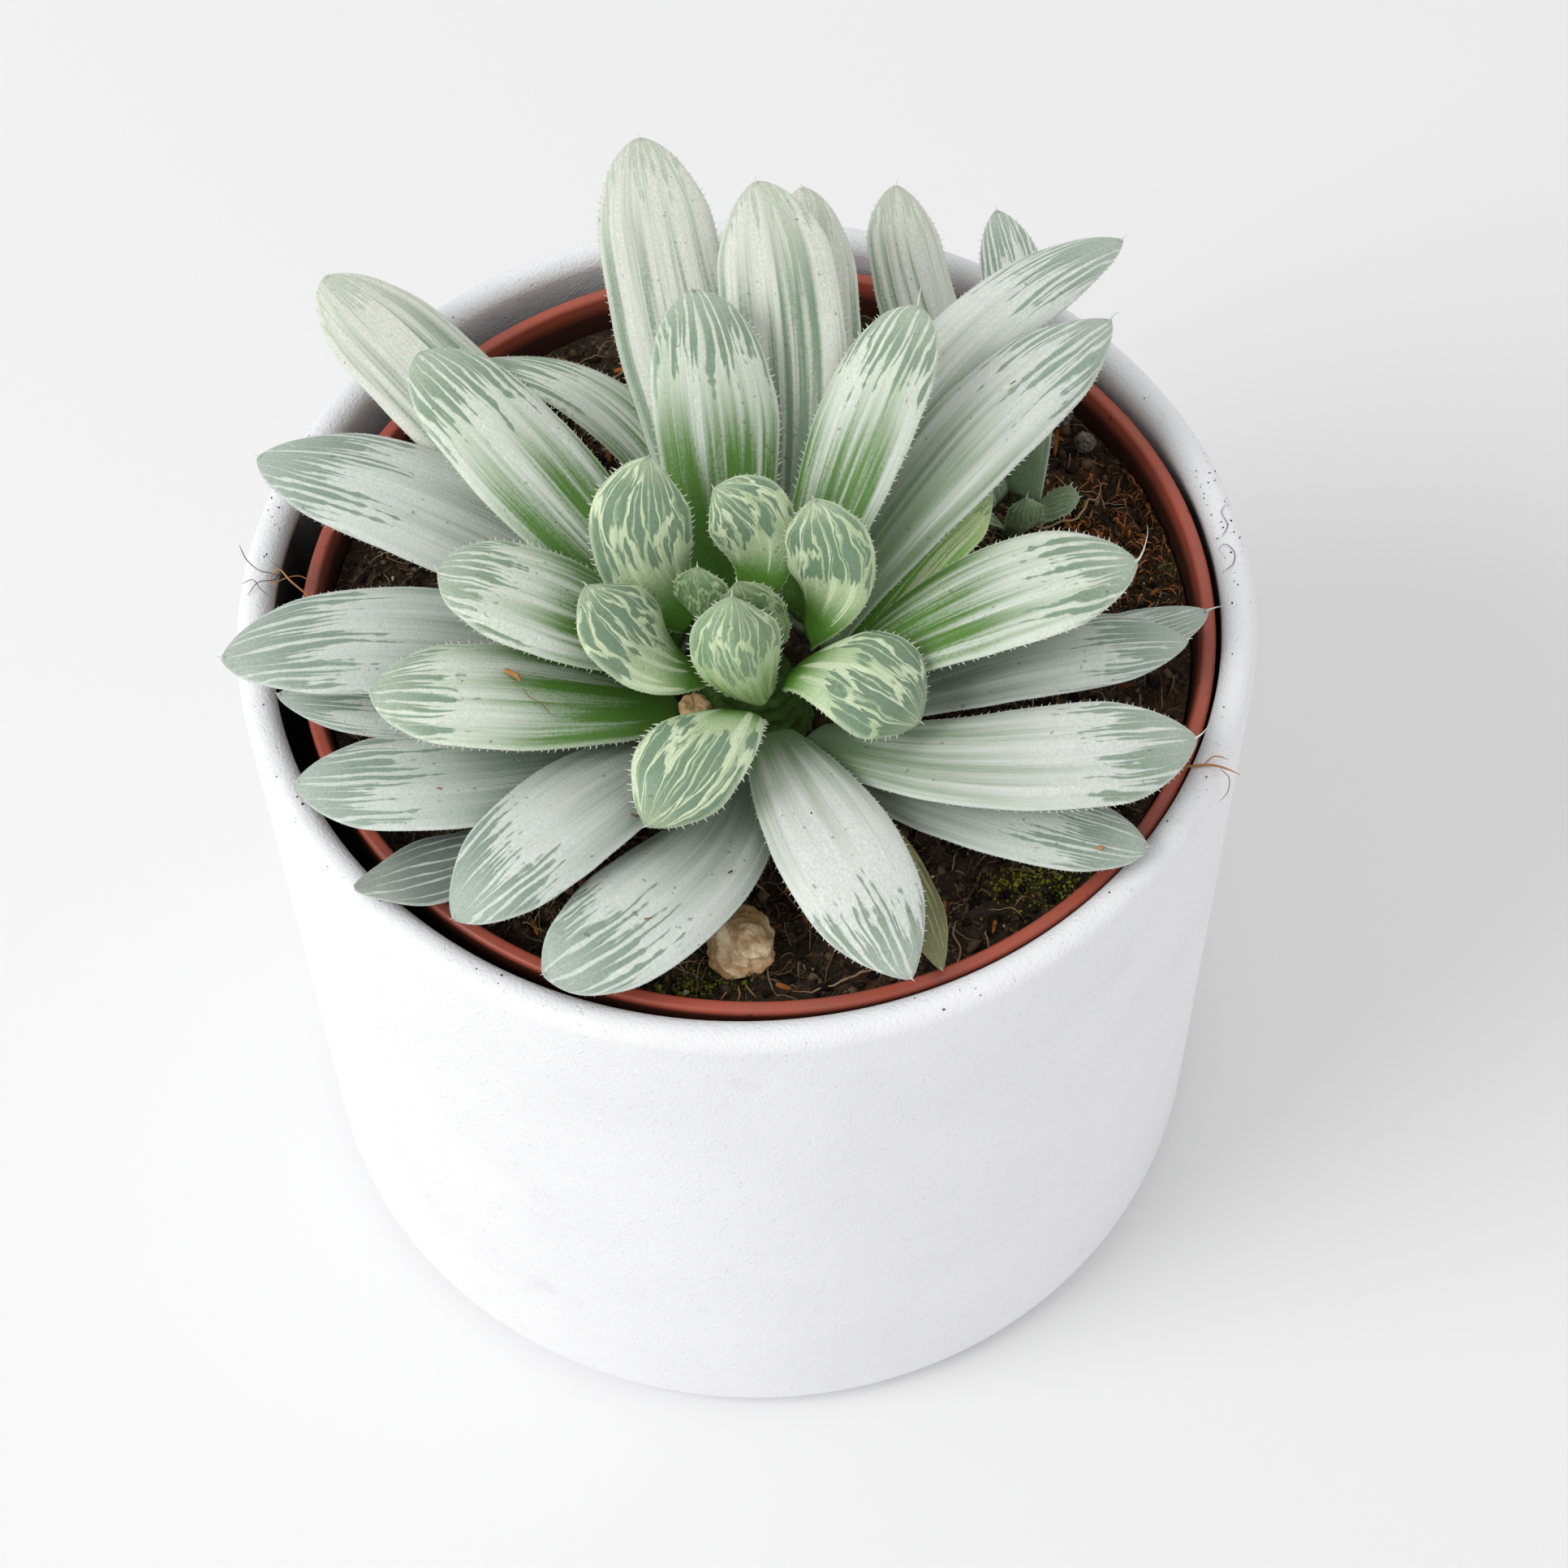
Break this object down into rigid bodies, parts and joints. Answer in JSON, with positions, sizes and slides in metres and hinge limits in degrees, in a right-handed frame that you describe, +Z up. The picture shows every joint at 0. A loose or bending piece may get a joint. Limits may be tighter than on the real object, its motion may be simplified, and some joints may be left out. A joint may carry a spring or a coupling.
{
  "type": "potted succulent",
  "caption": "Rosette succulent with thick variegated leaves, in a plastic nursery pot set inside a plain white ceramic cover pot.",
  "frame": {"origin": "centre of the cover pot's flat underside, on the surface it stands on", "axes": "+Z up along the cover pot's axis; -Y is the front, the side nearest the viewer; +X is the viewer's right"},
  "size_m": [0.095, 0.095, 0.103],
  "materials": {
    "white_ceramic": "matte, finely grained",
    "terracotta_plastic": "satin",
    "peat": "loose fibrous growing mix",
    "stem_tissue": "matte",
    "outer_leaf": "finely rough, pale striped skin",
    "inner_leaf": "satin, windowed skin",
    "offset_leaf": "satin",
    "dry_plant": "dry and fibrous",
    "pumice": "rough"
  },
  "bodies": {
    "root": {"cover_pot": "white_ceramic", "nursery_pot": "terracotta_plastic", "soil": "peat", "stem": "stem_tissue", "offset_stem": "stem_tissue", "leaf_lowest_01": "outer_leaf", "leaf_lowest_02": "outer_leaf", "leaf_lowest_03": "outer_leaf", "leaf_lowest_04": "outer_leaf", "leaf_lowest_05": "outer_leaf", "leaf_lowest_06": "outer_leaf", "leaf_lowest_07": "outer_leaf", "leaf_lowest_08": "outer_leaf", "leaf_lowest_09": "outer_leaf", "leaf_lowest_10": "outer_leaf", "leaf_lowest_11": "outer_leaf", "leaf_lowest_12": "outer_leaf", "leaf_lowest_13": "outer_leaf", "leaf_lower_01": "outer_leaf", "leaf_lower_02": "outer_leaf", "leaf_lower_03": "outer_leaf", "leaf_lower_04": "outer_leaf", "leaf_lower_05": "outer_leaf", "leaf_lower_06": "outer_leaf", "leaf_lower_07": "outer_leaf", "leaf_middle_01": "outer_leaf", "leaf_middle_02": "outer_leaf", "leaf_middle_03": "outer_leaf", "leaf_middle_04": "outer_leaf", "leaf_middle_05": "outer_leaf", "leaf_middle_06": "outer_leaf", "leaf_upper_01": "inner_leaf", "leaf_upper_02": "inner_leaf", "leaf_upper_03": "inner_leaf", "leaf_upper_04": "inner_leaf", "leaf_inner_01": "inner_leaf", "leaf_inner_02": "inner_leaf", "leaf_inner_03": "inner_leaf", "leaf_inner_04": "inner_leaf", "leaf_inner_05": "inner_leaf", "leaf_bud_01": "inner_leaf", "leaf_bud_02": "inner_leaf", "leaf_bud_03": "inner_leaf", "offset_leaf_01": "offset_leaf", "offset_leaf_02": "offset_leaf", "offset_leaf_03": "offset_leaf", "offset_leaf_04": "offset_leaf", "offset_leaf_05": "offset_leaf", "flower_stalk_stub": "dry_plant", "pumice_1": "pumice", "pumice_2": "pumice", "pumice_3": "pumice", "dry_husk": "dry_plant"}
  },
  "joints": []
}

================================

## What this task involves
Extract all of the data shown above without alteration.

## Full output
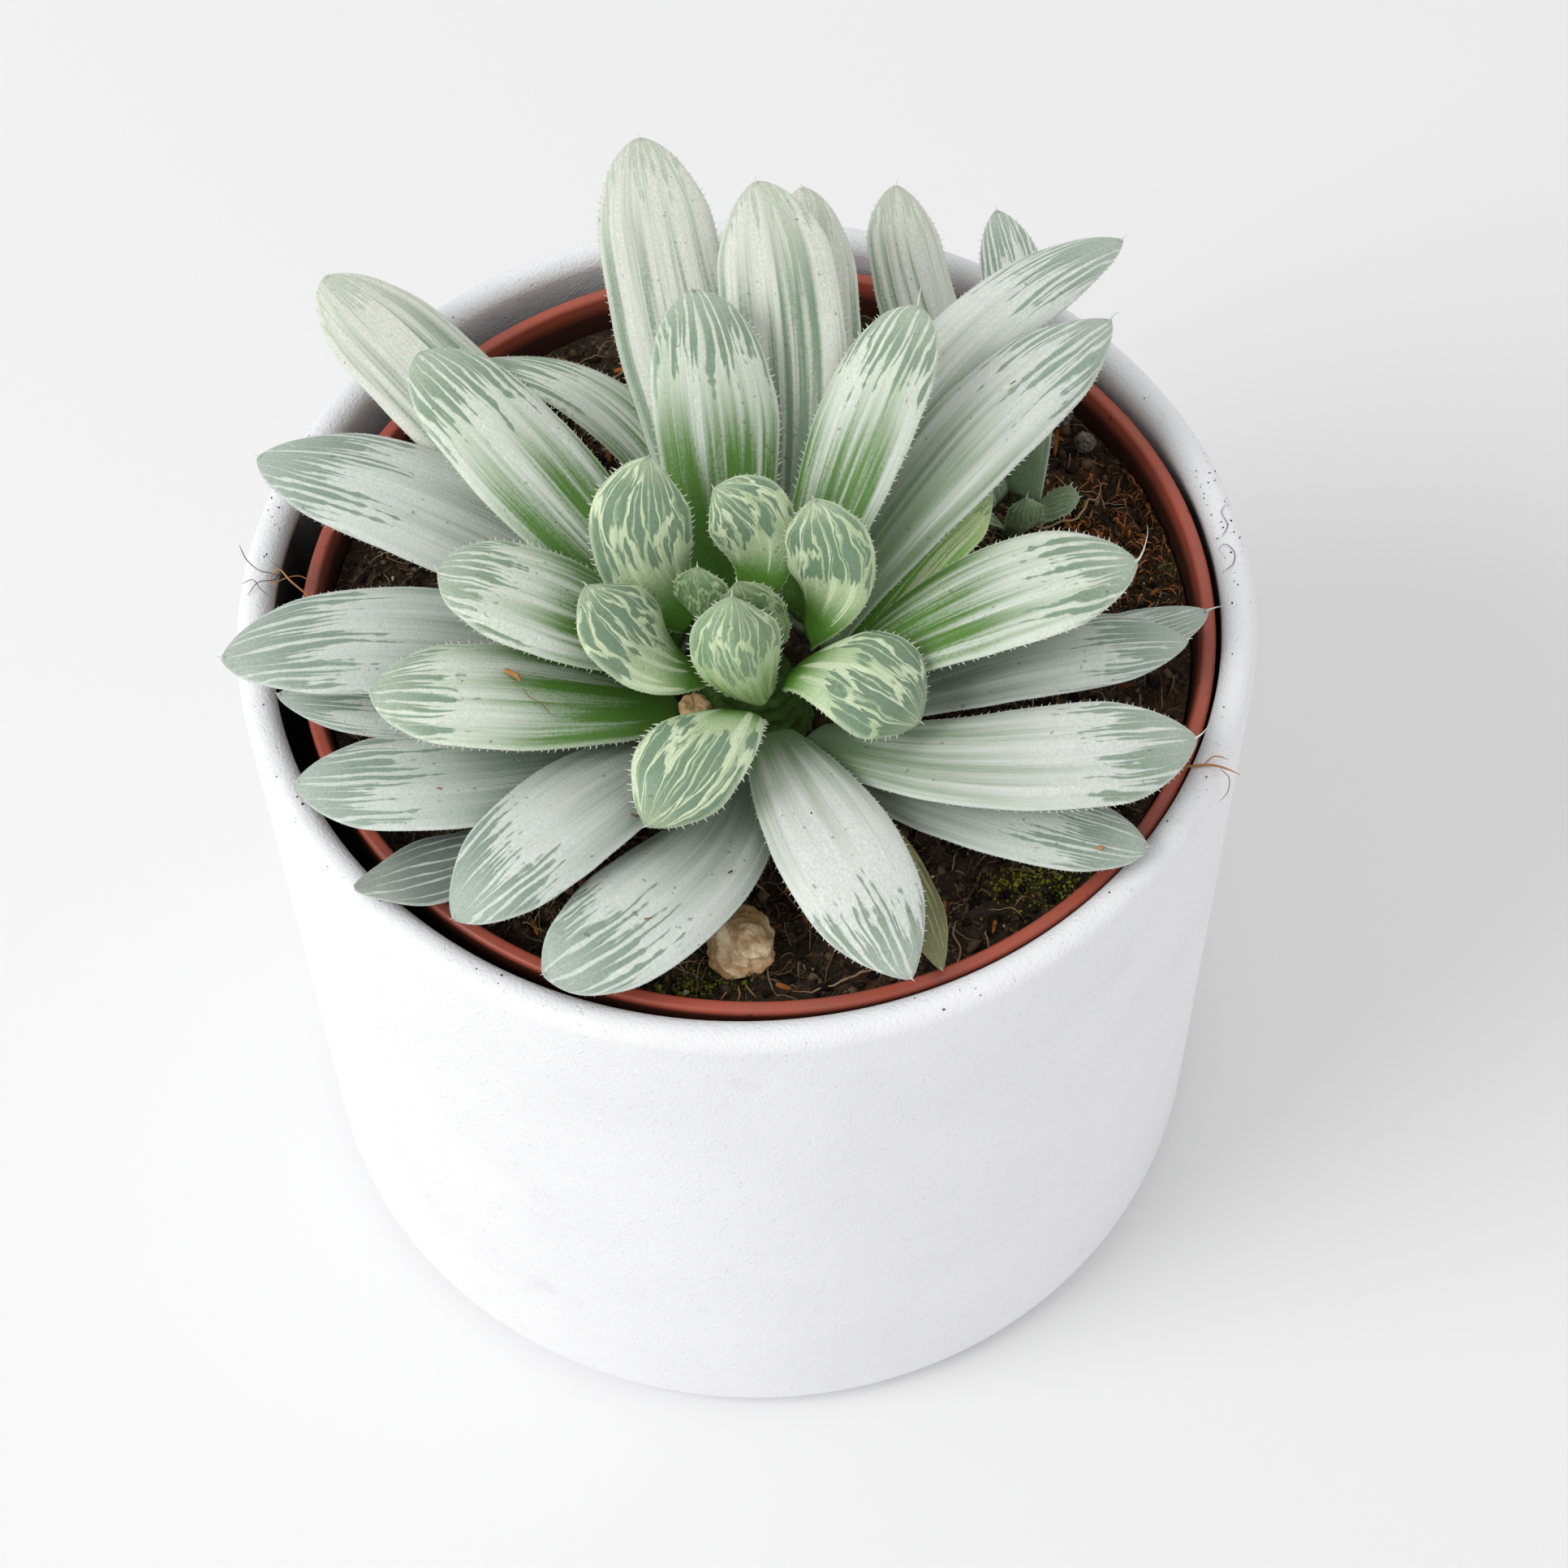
Break this object down into rigid bodies, parts and joints. Answer in JSON, with positions, sizes and slides in metres and hinge limits in degrees, in a right-handed frame that you describe, +Z up. The picture shows every joint at 0. A loose or bending piece may get a joint. Limits may be tighter than on the real object, its motion may be simplified, and some joints may be left out. A joint may carry a spring or a coupling.
{
  "type": "potted succulent",
  "caption": "Rosette succulent with thick variegated leaves, in a plastic nursery pot set inside a plain white ceramic cover pot.",
  "frame": {"origin": "centre of the cover pot's flat underside, on the surface it stands on", "axes": "+Z up along the cover pot's axis; -Y is the front, the side nearest the viewer; +X is the viewer's right"},
  "size_m": [0.095, 0.095, 0.103],
  "materials": {
    "white_ceramic": "matte, finely grained",
    "terracotta_plastic": "satin",
    "peat": "loose fibrous growing mix",
    "stem_tissue": "matte",
    "outer_leaf": "finely rough, pale striped skin",
    "inner_leaf": "satin, windowed skin",
    "offset_leaf": "satin",
    "dry_plant": "dry and fibrous",
    "pumice": "rough"
  },
  "bodies": {
    "root": {"cover_pot": "white_ceramic", "nursery_pot": "terracotta_plastic", "soil": "peat", "stem": "stem_tissue", "offset_stem": "stem_tissue", "leaf_lowest_01": "outer_leaf", "leaf_lowest_02": "outer_leaf", "leaf_lowest_03": "outer_leaf", "leaf_lowest_04": "outer_leaf", "leaf_lowest_05": "outer_leaf", "leaf_lowest_06": "outer_leaf", "leaf_lowest_07": "outer_leaf", "leaf_lowest_08": "outer_leaf", "leaf_lowest_09": "outer_leaf", "leaf_lowest_10": "outer_leaf", "leaf_lowest_11": "outer_leaf", "leaf_lowest_12": "outer_leaf", "leaf_lowest_13": "outer_leaf", "leaf_lower_01": "outer_leaf", "leaf_lower_02": "outer_leaf", "leaf_lower_03": "outer_leaf", "leaf_lower_04": "outer_leaf", "leaf_lower_05": "outer_leaf", "leaf_lower_06": "outer_leaf", "leaf_lower_07": "outer_leaf", "leaf_middle_01": "outer_leaf", "leaf_middle_02": "outer_leaf", "leaf_middle_03": "outer_leaf", "leaf_middle_04": "outer_leaf", "leaf_middle_05": "outer_leaf", "leaf_middle_06": "outer_leaf", "leaf_upper_01": "inner_leaf", "leaf_upper_02": "inner_leaf", "leaf_upper_03": "inner_leaf", "leaf_upper_04": "inner_leaf", "leaf_inner_01": "inner_leaf", "leaf_inner_02": "inner_leaf", "leaf_inner_03": "inner_leaf", "leaf_inner_04": "inner_leaf", "leaf_inner_05": "inner_leaf", "leaf_bud_01": "inner_leaf", "leaf_bud_02": "inner_leaf", "leaf_bud_03": "inner_leaf", "offset_leaf_01": "offset_leaf", "offset_leaf_02": "offset_leaf", "offset_leaf_03": "offset_leaf", "offset_leaf_04": "offset_leaf", "offset_leaf_05": "offset_leaf", "flower_stalk_stub": "dry_plant", "pumice_1": "pumice", "pumice_2": "pumice", "pumice_3": "pumice", "dry_husk": "dry_plant"}
  },
  "joints": []
}